Regal Repairer: How Tristan Johnson-England blends beauty pageants with auto repair

When Tristan Johnson-England was 10 years old, she fell in love with automotive painting and repair. Once old enough, she headed to Saskatchewan Polytechnic in Regina to finally study collision repair, where she later completed the first and second levels of her work placement.

But auto repair isn’t Tristan’s only passion — she’s also a thriving beauty queen.

As the reigning Miss Canadian Tourism International, Tristan, from Moose Jaw, Sask. is heading to Malaysia on October 18 to compete in the international Miss Tourism pageant.

While her career in automotive repair may be on the back burner right now, she always has her passion on her mind. Collision Repair spoke to Tristan before her big trip to hear what she had to say about her repair experience and blending her unique pastimes.

Collision Repair: How did you become interested in auto repair?

Tristan Johnson-England: When I was 10 years old I was driving with my parents and we passed an auto body shop. It had its doors open and I saw someone painting inside — they were airbrushing, doing detailed designs and it caught my interest. So I skirted away from my parents and went up to him. I was right beside the airbrusher and just got lost in it. Ever since then, that’s what I’ve wanted to do.

CRM: And how did you become interested in beauty pageants?

TJE: Four years ago, while doing my auto body schooling, I was studying for exams. I took a break around three or four in the morning and, on Facebook, I saw a link to sign up for a pageant. I thought why not, it seemed like something interesting and fun to pass the time, so I filled out the application.

The next day during exams I got a phone call, and that’s how it happened. It wasn’t something I wanted to do, I just thought, “oh, cool, something to pass the time.”

CRM: So where did you study auto body repair?

TJE: I went to Saskatchewan Polytechnic and completed my Level 1 and Level 2 work placement.

CRM: Are you working as a repairer right now, or are you more focused on pageants with your Malaysia trip coming up in a few weeks?

TJE: Currently I’m more focused on pageants because this summer I was employed with National Defense with the Cadet program. After that job ended, I had a month after regionals and nationals from pageants to get ready for the international competition. I thought there wasn’t really much point returning to my auto bodywork if I was leaving for internationals in a month.

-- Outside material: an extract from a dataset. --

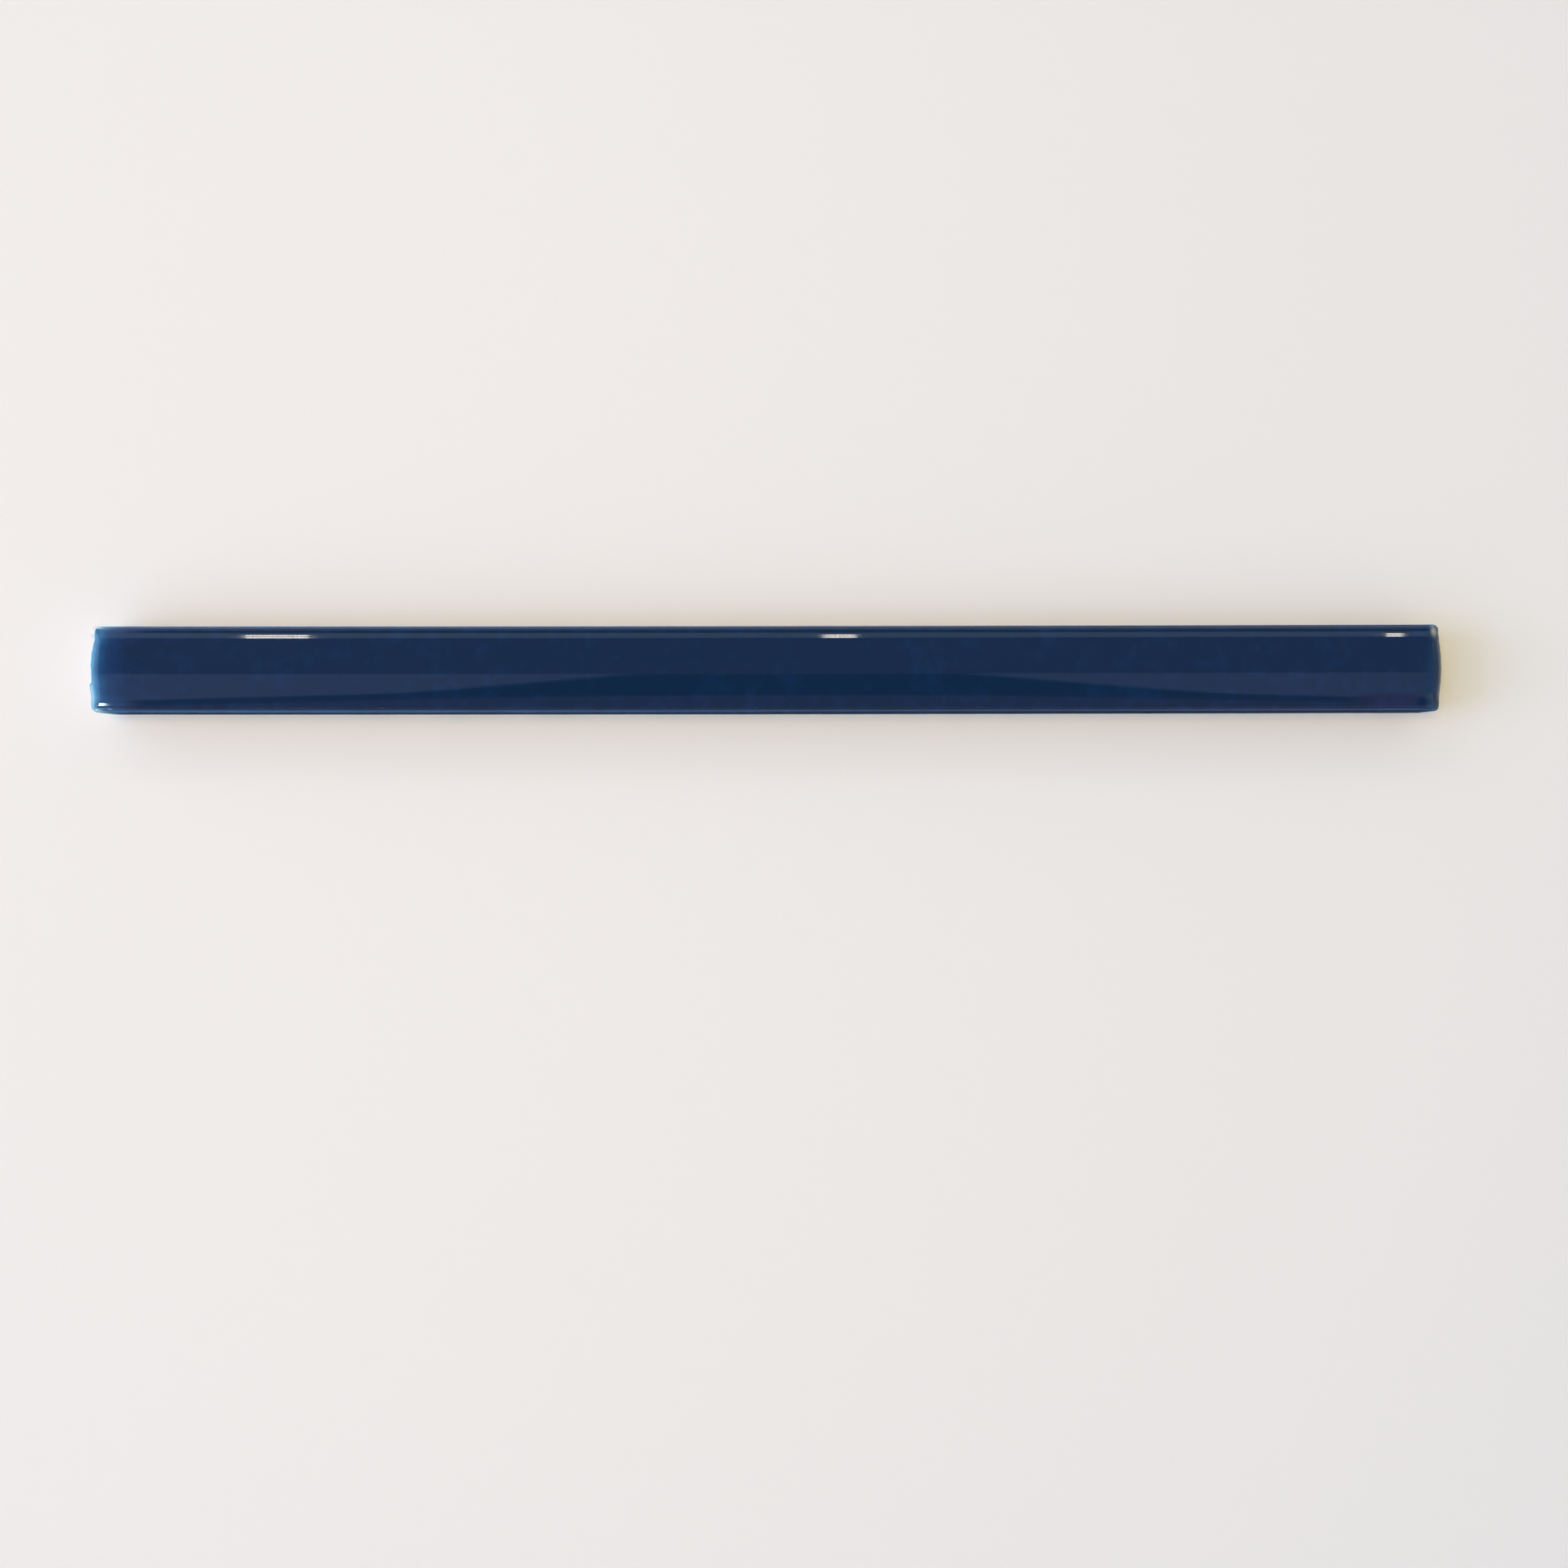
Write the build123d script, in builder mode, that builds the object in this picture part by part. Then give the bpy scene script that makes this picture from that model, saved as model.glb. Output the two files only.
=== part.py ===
from build123d import *
import os

# A pencil liner: a narrow ceramic trim tile with a low domed face, pressed,
# glazed and fired as one piece. X runs along its length, Y across its width,
# and Z up from the flat back that is bedded on the wall. The origin is the
# centre of the back. All sizes are in millimetres.

# Driving sizes
length = 200.0
width = 13.0
height = 9.0  # back to crown
dome_rise = 1.85  # crown above the line where the dome meets the long sides
edge_roll = 1.3  # soft radius of every glazed edge: round the face and up the four corners
foot_bevel = 0.4  # bevel round the back, where the clay is pressed into the die

# Height at which the dome would meet the long sides if that edge were sharp
side_height = height - dome_rise

with BuildPart() as liner:
    # End view of the tile: flat back, upright sides and a shallow arc over the top
    with BuildSketch(Plane.YZ) as section:
        with BuildLine():
            Polyline(
                (-width / 2, side_height),
                (-width / 2, 0),
                (width / 2, 0),
                (width / 2, side_height),
            )
            ThreePointArc((width / 2, side_height), (0, height), (-width / 2, side_height))
        make_face()
    extrude(amount=length / 2, both=True)

    # The glaze softens the rim of the domed face and the four upright corners alike
    upright_corners = liner.edges().filter_by(Axis.Z)
    domed_face = liner.faces().sort_by(Axis.Z)[-1]
    fillet(upright_corners + domed_face.edges(), edge_roll)

    back_face = liner.faces().sort_by(Axis.Z)[0]
    chamfer(back_face.edges(), foot_bevel)

liner.part.label = "pencil_liner"

os.makedirs("parts", exist_ok=True)
export_step(liner.part, "parts/pencil_liner.step")
print(liner.part.label, "volume", round(liner.part.volume, 1), "size", liner.part.bounding_box().size)
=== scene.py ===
import math

import bpy
from mathutils import Matrix, Vector, noise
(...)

CRM: Would you say there any aspects of pageant work that cross over into your work as a journeyperson?

TJE: The confidence aspect really ties the two together. There’s a lot of confidence training with beauty pageants and I feel like that brought a lot of confidence to what I’m doing with my auto body work.

There’s also a lot of creativity with both. Yes, with pageants it’s with clothes, hair and makeup, but you also have to be creative in the body shop. If you’re painting or airbrushing you have to channel your creativity. If you’re having a bad day creativity-wise, you really shouldn’t be in that paint booth.

CRM: Do you have anything to say to girls who may be interested in pursuing a career in auto repair or the trades?

TJE: If you’ve found something that you’re passionate about, do not care what other people are telling you. If they’re trying to be rude or mean or put you down, it doesn’t matter — you’re the one who is doing it, not them. If you like to deal with wires and want to be a technician, don’t worry about what the haters have to say. Worry about what you want. You’ll have a family and you’ll have friends who will support you — you’ll always have someone there.

CRM: What is your career plan now that you’ve become involved with pageant work?

TJE: Well, before all the pageant stuff happened I wanted to finish my auto body schooling and become a journeyperson in it. Then I wanted to become a journeyperson in mechanics, work in business for a year or two, and then open up my own non-dealership shop.

That was the original plan, but now that I’m in pageants, if I was approached about modelling or something similar, it might be something I would look into. I can’t say if I would pursue it yet, but it might be something I would look into. If you have the opportunity, you might as well try — and that goes for more than just pageants.